Una delle componenti principali dell’epoca della ripresa è la percezione diffusa tra i cattolici e non solo tra di loro che il moderno processo di secolarizzazione non è irreversibile e che non esiste nessuna legge storica che stabilisca in modo necessario che la religione debba estinguersi. Ciò non vuol dire far finta di non vedere i feroci attacchi contro il cristianesimo condotti oggi da più parti e la sofferenza e perfino il martirio che i cristiani devono subire sia ad opera dell’integralismo sia del nichilismo delle società postcristiane. Né vuol dire chiudere gli occhi nei confronti di una secolarizzazione di massa sempre più invadente. Considerare realisticamente queste situazioni è un’ulteriore spinta alla ripresa, a patto che una visione di fede non ceda al pessimismo della ragione: la linea che nella modernità ha finora prevalso può essere invertita. In questo lavoro i cristiani non saranno da soli.

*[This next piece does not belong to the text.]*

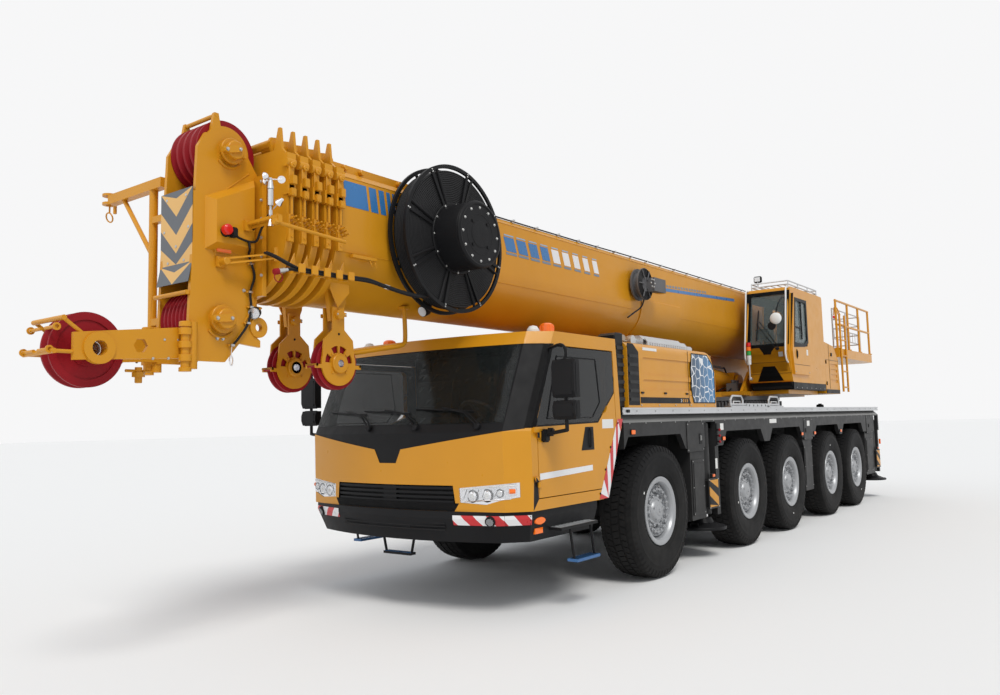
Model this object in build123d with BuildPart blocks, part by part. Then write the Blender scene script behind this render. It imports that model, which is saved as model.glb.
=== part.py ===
"""Five-axle mobile crane: carrier, driver's cab, slewing turntable and six-section telescopic boom.

Millimetres, +X forward, +Y to the crane's left, +Z up. The origin is on the ground, at the middle of
the crane's length and width.
"""

import os
from math import cos, pi, sin

from build123d import *

os.makedirs("parts", exist_ok=True)

# ---------------------------------------------------------------- driving dimensions
front_reach = 5610  # front axle to the tip of the nose sheave's rope guard
axle_spacing = (2530, 1670, 2065, 1600)
rear_overhang = 2015  # last axle to the back of the rear outrigger box
body_width = 2750  # over the tyres
tyre_radius = 683
tyre_width = 385
boom_half_width = 480
boom_height = 1040
section_step = 46  # each section is this much smaller on every side
fit_gap = 0.3  # seat of a fit: pin, slide, bearing

rear_reach = sum(axle_spacing) + rear_overhang
axle_1 = (front_reach + rear_reach) / 2 - front_reach
axles = [axle_1]
for spacing in axle_spacing:
    axles.append(axles[-1] - spacing)

# levels
frame_bottom = tyre_radius + 317
frame_top = frame_bottom + 500
deck_bottom = frame_top + 180
deck_top = deck_bottom + 70
ring_top = deck_top + 190
turret_floor = ring_top + 80  # top of the turntable's base plate
boom_bottom = turret_floor + 600
boom_top = boom_bottom + boom_height
boom_middle = boom_bottom + boom_half_width  # centre of the round lower half
pivot_z = boom_bottom + 430
body_top = boom_bottom - 200  # top of the driver's cab and of the engine hood

# widths, from the centre plane
deck_half = body_width / 2 - 45
wheel_y = (body_width - tyre_width) / 2  # middle of the tyre
frame_half = 480
cheek_inner = boom_half_width + 45
cheek_outer = cheek_inner + 45

# places along the crane
slew_x = axles[3] + 1015
pivot_x = slew_x - 1850
boom_back = pivot_x - 500
tail_rear = axle_1 - rear_reach + 60
head_front = axle_1 + front_reach - 890
boom_front = head_front - 1070

sides = (("left", 1), ("right", -1))


# ---------------------------------------------------------------- shapes used again and again
def span(side, low, high):
    """A stretch of y on one side of the crane: side is 1 on the left and -1 on the right."""
    return sorted((side * low, side * high))


def moved(points, x, z):
    """Points of an outline, measured from a place on the crane."""
    return [(x + across_x, z + up) for across_x, up in points]


def mirrored(points):
    """A closed outline from its left half."""
    return list(points) + [(-y, z) for y, z in reversed(points)]


def block(x, y, z, mode=Mode.ADD):
    """A box between two values on each axis."""
    middle = [(pair[0] + pair[1]) / 2 for pair in (x, y, z)]
    with Locations(Location(middle)):
        Box(x[1] - x[0], y[1] - y[0], z[1] - z[0], mode=mode)


def side_plate(points, y, mode=Mode.ADD, grow=0, corner=0):
    """A plate drawn in side view: its (x, z) outline, filled between two values of y."""
    with BuildSketch(Plane.XZ.offset(-y[1])) as outline:
        Polygon(*points, align=None)
        if grow:
            offset(amount=grow, kind=Kind.INTERSECTION)
        if corner:
            fillet(outline.vertices(), radius=corner)
    extrude(outline.sketch, amount=y[1] - y[0], mode=mode)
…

La cultura di morte sprigionata dalla laicità della modernità che ha voluto estromettere Dio dalla sfera pubblica ha raggiunto livelli di disgregazione del tessuto sociale veramente preoccupanti. Molti spiriti liberi, anche non cristiani, si interrogano profondamente, sentono il bisogno di recuperare ragione e buon senso e considerano che per far questo c’è bisogno dell’aiuto della fede cristiana, di un Dio che è amore e verità. Uno degli aspetti significativi di questa epoca della ripresa sono le molte nuove forme di incontro tra laici e cattolici, oltre l’ideologia della laicità come neutralità, ideologia talmente poco neutrale da imporsi con l’arroganza e la violenza.